One great example of a sequencer is Reason’s Matrix device, which can be hooked up as a CV controller to any parameter in Reason’s rack - including those of third-party VST plugins since Reason 9.5. By programming a sequence of voltages into the Matrix, you can run any effect in a rhythmic way, whether just turning it on and off, or varying the levels of parameters through the sequence.
Often confused with step sequencers, arpeggiators traditionally take in the multiple notes of a chord, and divide them up into a regimented monophonic sequence in a direction (up, down, up-and-down, etc) and at a speed defined by the user. However, most modern synths also allow you to hook them up to control other parameters, too.
The forward-thinking folks who came up with the MIDI specification had modulation in mind, keeping plenty of messages free for non-note-based operation. Your virtual instrument might listen to MIDI messages like Modulation, Mod Wheel, Expression and Aftertouch commands, and some might even be able to use certain MIDI message inputs of modulators for their parameters - routings like this are often accessed via a mod matrix.
The most frequently used MIDI property is Velocity. It’s usually hardwired to note levels and filter cutoff frequencies, but it can often be routed to other parameters, too, depending on the software you’re using.

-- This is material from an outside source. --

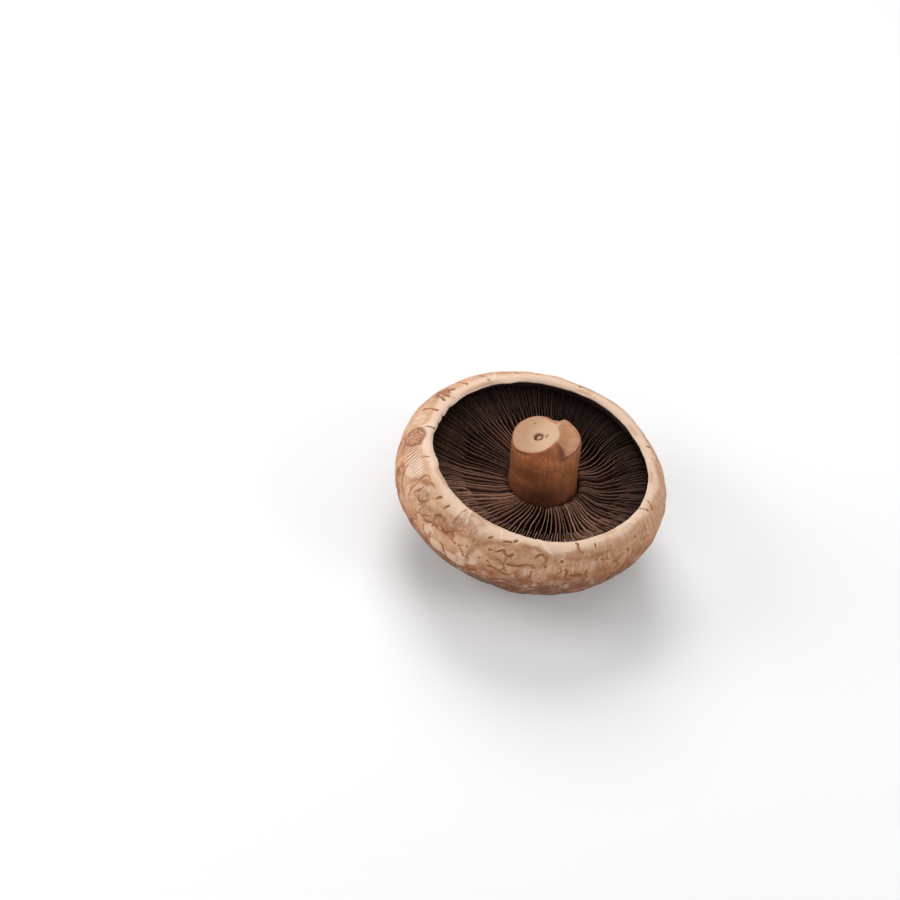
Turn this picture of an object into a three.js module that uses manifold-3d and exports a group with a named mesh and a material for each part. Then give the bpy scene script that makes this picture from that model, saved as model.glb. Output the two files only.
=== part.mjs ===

When we set an envelope to control a sound’s amplitude over time, we’re defining the dynamic response of the signal. However, what happens if we take the volume level of a sound and use that to dictate the movement of other parameters?
Envelope followers do just that, and the perfect example is the auto-filter (or ‘auto-wah’), which detects the amplitude of the input signal and uses it to modulate the cutoff frequency of a filter. As the input jumps up and down in level, the filter responds by opening and closing.
Envelope follower modules usually feature a Gain parameter, which sets the strength of the modulation; Rise and Fall controls, which define the onset and offset of modulation; and some kind of display for visualising the input signal’s waveform in real time as you adjust settings.